MACAULEY, CHARLES RAYMOND

MACAULEY, CHARLES RAYMOND (29 March 1871-24 Nov. 1934) drew cartoons for several Cleveland newspapers before moving on to New York and a Pulitzer Prize. A native of Canton, O., he contributed his first cartoons to the Canton Repository before being lured to Cleveland in 1892 by winning a $50 prize for best cartoon from the CLEVELAND PRESS. During the 1890s Macauley's work also appeared in the CLEVELAND WORLD, the PLAIN DEALER, and the CLEVELAND LEADER. In 1899 he became cartoonist for the Philadelphia Inquirer, and he also did free-lance work for Puck, Judge, and the old Life.

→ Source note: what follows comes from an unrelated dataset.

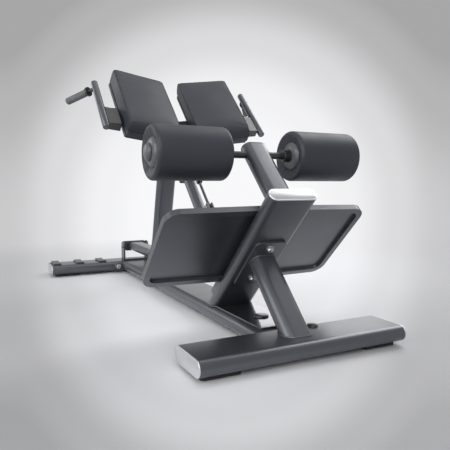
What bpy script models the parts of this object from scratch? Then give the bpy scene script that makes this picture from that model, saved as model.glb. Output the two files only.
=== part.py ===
"""Hyperextension bench: a 45 degree back bench with sliding hip pads and two ankle rollers.

Metres, +Z up, +X to the right, +Y forward from the ankle rollers to the hip pads.
The origin is on the floor, under the middle of the whole bench.

Most of the bench lies on one 45 degree slope.  Places on it are given as
a, the distance forward and up along the beam, and
b, the distance up and back along the post, square to the beam.
Both are measured from the point where the post's centre line meets the floor.
"""
import math

import bmesh
import bpy
from mathutils import Matrix, Vector

# Clearances, and how far welded or moulded shapes run into each other
GAP = 0.0003
RUNNING = 0.0003
WELD = 0.001
EDGE = 0.001

# Floor frame
FOOT_THICKNESS = 0.008
BASE_TUBE_WIDTH = 0.150
BASE_TUBE_HEIGHT = 0.048
BASE_WALL = 0.003
REAR_BASE_LENGTH = 0.600
FRONT_BASE_LENGTH = 0.825
RAIL_WIDTH = 0.160
REAR_BASE_BEHIND_POST = 0.437
FRONT_BASE_AHEAD_OF_POST = 1.029
END_CAP_THICKNESS = 0.004
END_CAP_PLUG = 0.014
FOOT_LENGTH = 0.105
FOOT_DEPTH = 0.070
REAR_FOOT_INSET = 0.062
FRONT_FOOT_INSET = 0.075
STEP_BLOCK_WIDTH = 0.034
STEP_BLOCK_DEPTH = 0.104
STEP_BLOCK_HEIGHT = 0.008
STEP_BLOCK_FIRST = 0.170
STEP_BLOCK_END_INSET = 0.0285
STEP_BLOCK_COUNT = 3
COVER_PLATE_WIDTH = 0.126
COVER_PLATE_THICKNESS = 0.004
COVER_DISC_DIAMETER = 0.040
COVER_DISC_HEIGHT = 0.004
COVER_DISC_BEHIND_POST = 0.257
JOINT_BOLT_DIAMETER = 0.012
JOINT_BOLT_LENGTH = 0.022
JOINT_BOSS_DIAMETER = 0.036
JOINT_BOSS_LENGTH = 0.010
JOINT_BOSS_FROM_CENTRE = 0.100

# Post, strut and footplate
POST_WIDTH = 0.145
POST_THICKNESS = 0.040
POST_LENGTH = 0.586
STRUT_WIDTH = 0.081
STRUT_THICKNESS = 0.050
STRUT_UP_POST = 0.3415
STRUT_PLATE_WIDTH = 0.100
STRUT_PLATE_LENGTH = 0.196
STRUT_PLATE_THICKNESS = 0.008
STRUT_PLATE_CENTRE = 0.324
TUBE_WALL = 0.003
FOOTPLATE_HALF_WIDTH = 0.314
FOOTPLATE_SIDE_HEIGHT = 0.313
FOOTPLATE_MIDDLE_HEIGHT = 0.325
FOOTPLATE_CENTRE = 0.3412
FOOTPLATE_THICKNESS = 0.018
FOOTPLATE_PANEL = 0.006
FOOTPLATE_RIM = 0.020
FOOTPLATE_CORNER = 0.040
TREAD_INSET = 0.014
TREAD_THICKNESS = 0.003
TREAD_RIB_HEIGHT = 0.003
TREAD_RIB_PITCH = 0.018
TREAD_RIB_WIDTH = 0.009
BRACKET_WIDTH = 0.100
BRACKET_LENGTH = 0.220
PLATE_BOLT_DIAMETER = 0.012
PLATE_BOLT_SPACING = 0.138
PLATE_BOLT_SHORT_OF_FACE = 0.0015
BOLT_HEAD_DIAMETER = 0.0205
BOLT_HEAD_HEIGHT = 0.0075
WASHER_DIAMETER = 0.0245
WASHER_THICKNESS = 0.0022

# Ankle rollers
ARM_WIDTH = 0.078
ARM_THICKNESS = 0.045
ARM_UP_POST = 0.5310
AXLE_ALONG = 0.2072
ARM_PAST_AXLE = 0.032
AXLE_DIAMETER = 0.020
ROLLER_DIAMETER = 0.150
ROLLER_LENGTH = 0.215
ROLLER_CENTRE = 0.214
ROLLER_CORE_DIAMETER = 0.060
ROLLER_HUB_WALL = 0.006
ROLLER_EDGE = 0.020
ROLLER_DISH = 0.007
ROLLER_DISC_DIAMETER = 0.074
ROLLER_DISC_THICKNESS = 0.005
COLLAR_DIAMETER = 0.034
COLLAR_LENGTH = 0.020
AXLE_CAP_DIAMETER = 0.032
AXLE_CAP_LENGTH = 0.012
AXLE_CAP_WALL = 0.003

# Beam, column and front yoke
BEAM_DIAMETER = 0.040
BEAM_UP_POST = 0.1247
BEAM_LENGTH = 0.830
PIN_HOLE_PITCH = 0.030
SOCKET_WIDTH = 0.116
SOCKET_LENGTH = 0.092
SOCKET_THICKNESS = 0.022
SOCKET_CORNER = 0.022
SOCKET_ABOVE_BEAM = 0.006
SOCKET_RING_WALL = 0.008
SOCKET_RING_REACH = 0.050
COLUMN_WIDTH = 0.080
COLUMN_THICKNESS = 0.040
COLUMN_SHORT_OF_BEAM_END = 0.0301
COLUMN_LEAN = math.radians(15.0)
COLUMN_FOOT_HEIGHT = 0.128
COLUMN_BEND_RADIUS = 0.095
FOOT_BUSH_LENGTH = 0.056
YOKE_Y_AHEAD_OF_POST = 1.003
YOKE_SPACING = 0.112
YOKE_PLATE = 0.008
YOKE_DEPTH = 0.046
YOKE_PIN_DIAMETER = 0.010
YOKE_HEAD_DIAMETER = 0.018
YOKE_HEAD_HEIGHT = 0.006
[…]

Macauley also wrote and illustrated novels such as Fantasmaland (1904) and a number of early screenplays for the moving pictures. From 1904-14 he was editorial cartoonist for Joseph Pulitzer's New York World, followed by a stint with the New York Globe. Among his symbolic inventions were the "Big SWtick" of Teddy Roosevelt and the camel and hippopotamus representative of drys and wets, respectively, on the Prohibition issue. He joined the staff of the Brooklyn Eagle in 1929, winning the Pulitzer Prize for a cartoon he did that year on the subject of WORLD WAR I reparations, entitled "Paying for a Dead Horse." He was working for the New York Daily Mirror when he died in New York. Married 3 times, to (1) Clara Hatter, (2) Emma Worms, and (3) Edythe Belmont Lott, he was survived by his third wife and a daughter, Clara, from the first marriage.


Spencer, Dick III. Pulitzer Prize Cartoons: The Men and Their Masterpieces (1951).